9. Date and Time Functions for Time-Series Analysis
Hive offers robust functions for manipulating time:
date_format()
unix_timestamp()
from_unixtime()
datediff()
current_date
,now()
Example: Aggregating weekly user activity
SELECT
user_id,
weekofyear(event_time) AS week,
COUNT(*) AS logins
FROM login_events
GROUP BY user_id, weekofyear(event_time);
10. User-Defined Functions (UDFs)
When built-in SQL isn’t enough, Hive lets you register custom UDFs in Java, Python (via HiveServer2 + PyHive), or use Hive’s built-in UDFs for string, math, and date processing.
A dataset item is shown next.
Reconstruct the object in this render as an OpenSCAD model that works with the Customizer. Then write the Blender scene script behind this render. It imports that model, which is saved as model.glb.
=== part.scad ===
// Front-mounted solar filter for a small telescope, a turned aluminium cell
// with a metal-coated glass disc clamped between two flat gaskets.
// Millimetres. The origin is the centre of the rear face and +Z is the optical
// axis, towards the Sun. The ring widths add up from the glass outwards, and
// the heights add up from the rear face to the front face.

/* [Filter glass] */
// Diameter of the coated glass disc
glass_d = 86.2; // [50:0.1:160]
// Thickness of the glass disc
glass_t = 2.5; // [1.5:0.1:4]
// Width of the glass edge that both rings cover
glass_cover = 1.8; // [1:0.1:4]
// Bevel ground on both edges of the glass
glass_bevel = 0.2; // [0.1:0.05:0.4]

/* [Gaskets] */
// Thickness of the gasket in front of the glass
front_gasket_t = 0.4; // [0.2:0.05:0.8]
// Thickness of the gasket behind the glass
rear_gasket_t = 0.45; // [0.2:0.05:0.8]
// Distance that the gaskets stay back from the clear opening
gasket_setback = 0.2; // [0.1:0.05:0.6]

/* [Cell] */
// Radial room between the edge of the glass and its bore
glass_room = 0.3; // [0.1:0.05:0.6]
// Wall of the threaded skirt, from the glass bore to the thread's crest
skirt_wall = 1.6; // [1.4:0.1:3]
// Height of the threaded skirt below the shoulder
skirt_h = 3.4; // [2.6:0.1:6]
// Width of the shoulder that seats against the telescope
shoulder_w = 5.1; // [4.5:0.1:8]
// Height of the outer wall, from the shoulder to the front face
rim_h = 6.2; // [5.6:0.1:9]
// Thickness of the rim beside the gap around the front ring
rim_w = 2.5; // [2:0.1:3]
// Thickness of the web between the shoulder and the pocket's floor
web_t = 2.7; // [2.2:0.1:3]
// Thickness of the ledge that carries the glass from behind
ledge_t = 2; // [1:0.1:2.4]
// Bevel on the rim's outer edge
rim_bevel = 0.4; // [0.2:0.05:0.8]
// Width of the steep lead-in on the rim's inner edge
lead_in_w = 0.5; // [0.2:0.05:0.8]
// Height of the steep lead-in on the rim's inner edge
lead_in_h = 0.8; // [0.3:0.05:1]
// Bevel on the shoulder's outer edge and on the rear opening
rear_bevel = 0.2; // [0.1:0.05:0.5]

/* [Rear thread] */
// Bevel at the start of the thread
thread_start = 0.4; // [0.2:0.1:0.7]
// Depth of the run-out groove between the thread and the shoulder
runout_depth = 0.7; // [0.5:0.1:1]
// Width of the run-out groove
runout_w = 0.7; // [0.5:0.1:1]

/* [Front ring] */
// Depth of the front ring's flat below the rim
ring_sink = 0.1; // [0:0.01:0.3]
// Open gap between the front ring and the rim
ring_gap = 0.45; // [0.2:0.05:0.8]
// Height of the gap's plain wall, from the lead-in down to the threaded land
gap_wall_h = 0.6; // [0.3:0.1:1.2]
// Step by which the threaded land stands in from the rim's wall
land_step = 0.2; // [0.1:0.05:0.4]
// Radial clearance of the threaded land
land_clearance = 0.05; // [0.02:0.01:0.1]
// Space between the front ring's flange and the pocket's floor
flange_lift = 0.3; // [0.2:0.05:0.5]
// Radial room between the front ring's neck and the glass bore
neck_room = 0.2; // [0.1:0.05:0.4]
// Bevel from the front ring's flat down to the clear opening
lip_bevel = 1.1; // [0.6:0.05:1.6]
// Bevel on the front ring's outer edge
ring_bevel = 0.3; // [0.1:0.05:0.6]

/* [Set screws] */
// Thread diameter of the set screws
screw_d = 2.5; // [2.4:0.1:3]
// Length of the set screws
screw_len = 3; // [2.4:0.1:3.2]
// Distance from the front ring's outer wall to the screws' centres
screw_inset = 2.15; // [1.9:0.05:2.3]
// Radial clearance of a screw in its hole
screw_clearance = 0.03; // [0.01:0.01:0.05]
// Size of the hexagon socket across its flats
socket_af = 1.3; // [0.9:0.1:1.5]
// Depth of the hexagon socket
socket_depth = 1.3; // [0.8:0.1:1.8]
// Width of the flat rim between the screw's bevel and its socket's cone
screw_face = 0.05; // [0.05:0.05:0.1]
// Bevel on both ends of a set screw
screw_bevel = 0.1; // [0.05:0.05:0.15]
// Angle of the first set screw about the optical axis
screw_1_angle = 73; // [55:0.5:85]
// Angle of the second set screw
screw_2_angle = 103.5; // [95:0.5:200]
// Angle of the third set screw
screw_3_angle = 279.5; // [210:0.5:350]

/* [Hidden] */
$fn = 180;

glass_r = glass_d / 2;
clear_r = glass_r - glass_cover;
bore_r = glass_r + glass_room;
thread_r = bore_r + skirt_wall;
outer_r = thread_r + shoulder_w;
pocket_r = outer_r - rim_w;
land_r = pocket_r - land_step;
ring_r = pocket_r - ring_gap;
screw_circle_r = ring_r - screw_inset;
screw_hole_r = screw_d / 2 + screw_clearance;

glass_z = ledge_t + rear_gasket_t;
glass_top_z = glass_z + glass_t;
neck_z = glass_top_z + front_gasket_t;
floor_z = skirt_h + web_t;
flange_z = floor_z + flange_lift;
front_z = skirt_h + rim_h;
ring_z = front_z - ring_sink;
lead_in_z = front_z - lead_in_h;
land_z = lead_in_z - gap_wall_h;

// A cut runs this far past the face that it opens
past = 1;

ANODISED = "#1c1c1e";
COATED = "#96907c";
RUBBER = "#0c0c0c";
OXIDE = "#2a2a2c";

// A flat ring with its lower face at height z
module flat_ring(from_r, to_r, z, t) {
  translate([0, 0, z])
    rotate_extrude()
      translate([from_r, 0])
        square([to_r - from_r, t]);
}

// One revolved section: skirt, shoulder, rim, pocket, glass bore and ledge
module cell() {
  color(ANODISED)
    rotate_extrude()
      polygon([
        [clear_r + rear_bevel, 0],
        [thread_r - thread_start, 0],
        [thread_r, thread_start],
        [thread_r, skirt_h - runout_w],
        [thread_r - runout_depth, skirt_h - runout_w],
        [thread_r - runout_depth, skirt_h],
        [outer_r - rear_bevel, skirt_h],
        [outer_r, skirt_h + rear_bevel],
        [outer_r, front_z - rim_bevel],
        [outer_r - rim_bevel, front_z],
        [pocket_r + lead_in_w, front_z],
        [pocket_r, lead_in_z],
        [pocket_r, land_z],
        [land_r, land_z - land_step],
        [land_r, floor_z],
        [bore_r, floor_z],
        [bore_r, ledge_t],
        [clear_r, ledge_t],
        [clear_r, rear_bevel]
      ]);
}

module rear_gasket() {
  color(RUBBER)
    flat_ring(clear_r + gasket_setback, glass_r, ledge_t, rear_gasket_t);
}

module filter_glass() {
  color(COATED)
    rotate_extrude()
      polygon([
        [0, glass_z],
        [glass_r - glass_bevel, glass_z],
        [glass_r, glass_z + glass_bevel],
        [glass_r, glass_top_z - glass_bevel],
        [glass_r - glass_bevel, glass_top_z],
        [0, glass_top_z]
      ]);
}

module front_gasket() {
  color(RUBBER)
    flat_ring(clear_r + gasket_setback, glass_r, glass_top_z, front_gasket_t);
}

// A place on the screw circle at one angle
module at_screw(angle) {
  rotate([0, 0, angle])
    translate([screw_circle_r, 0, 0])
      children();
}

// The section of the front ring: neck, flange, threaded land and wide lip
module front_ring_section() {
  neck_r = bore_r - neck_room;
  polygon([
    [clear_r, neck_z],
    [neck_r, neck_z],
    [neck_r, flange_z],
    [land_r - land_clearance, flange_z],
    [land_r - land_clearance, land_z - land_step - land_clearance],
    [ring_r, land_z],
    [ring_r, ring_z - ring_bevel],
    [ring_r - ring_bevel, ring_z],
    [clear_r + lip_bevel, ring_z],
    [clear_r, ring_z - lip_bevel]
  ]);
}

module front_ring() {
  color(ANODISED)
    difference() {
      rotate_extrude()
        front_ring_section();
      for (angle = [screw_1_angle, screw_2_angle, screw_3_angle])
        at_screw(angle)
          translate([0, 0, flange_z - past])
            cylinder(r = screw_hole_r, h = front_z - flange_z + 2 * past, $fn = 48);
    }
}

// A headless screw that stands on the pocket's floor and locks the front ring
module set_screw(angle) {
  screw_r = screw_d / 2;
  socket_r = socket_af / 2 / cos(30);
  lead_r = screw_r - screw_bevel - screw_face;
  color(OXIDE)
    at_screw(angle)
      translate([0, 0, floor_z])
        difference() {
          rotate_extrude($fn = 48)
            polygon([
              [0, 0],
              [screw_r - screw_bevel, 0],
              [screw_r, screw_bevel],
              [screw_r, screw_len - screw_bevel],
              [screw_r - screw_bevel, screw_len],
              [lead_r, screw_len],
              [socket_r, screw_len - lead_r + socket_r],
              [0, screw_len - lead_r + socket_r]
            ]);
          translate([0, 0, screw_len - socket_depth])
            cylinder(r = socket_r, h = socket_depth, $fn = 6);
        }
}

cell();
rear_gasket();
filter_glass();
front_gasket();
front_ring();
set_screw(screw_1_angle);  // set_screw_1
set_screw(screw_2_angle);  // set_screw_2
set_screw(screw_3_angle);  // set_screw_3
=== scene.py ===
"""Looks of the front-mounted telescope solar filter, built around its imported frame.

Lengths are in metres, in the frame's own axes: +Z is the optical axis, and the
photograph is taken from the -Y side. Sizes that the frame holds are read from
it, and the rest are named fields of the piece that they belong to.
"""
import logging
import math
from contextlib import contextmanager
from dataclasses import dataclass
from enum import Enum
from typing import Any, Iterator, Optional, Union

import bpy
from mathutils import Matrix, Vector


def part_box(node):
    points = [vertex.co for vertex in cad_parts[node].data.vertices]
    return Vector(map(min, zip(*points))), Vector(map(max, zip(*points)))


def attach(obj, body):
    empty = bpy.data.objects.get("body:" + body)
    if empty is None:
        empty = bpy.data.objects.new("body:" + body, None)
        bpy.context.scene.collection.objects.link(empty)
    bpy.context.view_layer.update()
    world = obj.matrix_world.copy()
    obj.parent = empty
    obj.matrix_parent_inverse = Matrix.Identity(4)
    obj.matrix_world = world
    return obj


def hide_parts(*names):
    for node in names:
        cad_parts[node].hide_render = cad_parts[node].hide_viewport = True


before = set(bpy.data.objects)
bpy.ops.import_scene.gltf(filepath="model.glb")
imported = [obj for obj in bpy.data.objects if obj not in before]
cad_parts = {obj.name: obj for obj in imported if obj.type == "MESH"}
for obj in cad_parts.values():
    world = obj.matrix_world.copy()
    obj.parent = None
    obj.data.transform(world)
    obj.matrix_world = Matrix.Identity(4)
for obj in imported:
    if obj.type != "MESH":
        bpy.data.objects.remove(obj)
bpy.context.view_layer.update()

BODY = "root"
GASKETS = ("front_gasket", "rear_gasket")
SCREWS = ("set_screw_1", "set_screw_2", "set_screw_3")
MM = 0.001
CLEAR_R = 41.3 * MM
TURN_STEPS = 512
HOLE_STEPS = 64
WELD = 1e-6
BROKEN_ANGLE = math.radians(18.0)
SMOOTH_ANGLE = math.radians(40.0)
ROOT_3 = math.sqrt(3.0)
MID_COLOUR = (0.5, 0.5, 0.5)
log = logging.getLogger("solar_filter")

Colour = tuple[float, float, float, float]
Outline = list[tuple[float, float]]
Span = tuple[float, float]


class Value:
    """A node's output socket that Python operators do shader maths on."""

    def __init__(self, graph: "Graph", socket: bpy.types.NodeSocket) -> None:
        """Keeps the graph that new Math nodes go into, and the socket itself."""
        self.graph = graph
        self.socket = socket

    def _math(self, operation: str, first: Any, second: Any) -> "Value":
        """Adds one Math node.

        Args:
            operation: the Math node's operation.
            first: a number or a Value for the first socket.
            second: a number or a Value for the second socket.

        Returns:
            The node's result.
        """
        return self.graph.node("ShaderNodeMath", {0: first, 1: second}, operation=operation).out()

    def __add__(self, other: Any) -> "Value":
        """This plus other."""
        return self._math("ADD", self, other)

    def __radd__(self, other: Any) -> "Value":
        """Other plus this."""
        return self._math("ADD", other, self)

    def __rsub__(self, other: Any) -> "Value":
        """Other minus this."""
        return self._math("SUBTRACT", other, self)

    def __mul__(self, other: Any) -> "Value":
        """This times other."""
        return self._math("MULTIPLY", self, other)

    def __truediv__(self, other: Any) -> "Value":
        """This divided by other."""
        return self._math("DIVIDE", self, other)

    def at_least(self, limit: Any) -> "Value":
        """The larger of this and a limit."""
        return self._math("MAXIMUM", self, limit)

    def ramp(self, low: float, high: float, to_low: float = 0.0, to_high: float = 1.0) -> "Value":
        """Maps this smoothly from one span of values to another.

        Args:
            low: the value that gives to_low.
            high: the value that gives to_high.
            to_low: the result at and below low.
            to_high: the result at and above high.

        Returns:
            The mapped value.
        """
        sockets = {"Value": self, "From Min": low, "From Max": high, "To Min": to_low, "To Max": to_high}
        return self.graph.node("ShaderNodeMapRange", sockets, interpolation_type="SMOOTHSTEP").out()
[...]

Example: Hashing emails for anonymization
SELECT user_id, sha2(email, 256) AS hashed_email FROM users;
Register custom UDFs using:
ADD JAR /path/to/udf.jar;
CREATE TEMPORARY FUNCTION my_custom_udf AS 'com.company.udfs.MyUDF';
Best Practices for Analysts
- Use CTEs for modular, readable queries
- Leverage window functions for row-wise analytics
- Avoid overly nested subqueries — test performance on subsets
- Use
EXPLAIN
to understand query plans and bottlenecks - Combine filters with partitioning for faster query execution
Conclusion
Advanced SQL in Hive empowers data analysts to perform sophisticated analysis without complex ETL logic or custom code. Whether you’re ranking customers, analyzing trends, or building dashboards, mastering these techniques helps you unlock deeper insights from massive datasets.
By combining Hive’s scalability with rich SQL features, you gain the ability to transform raw data into decision-ready intelligence — all from the comfort of your HiveQL console.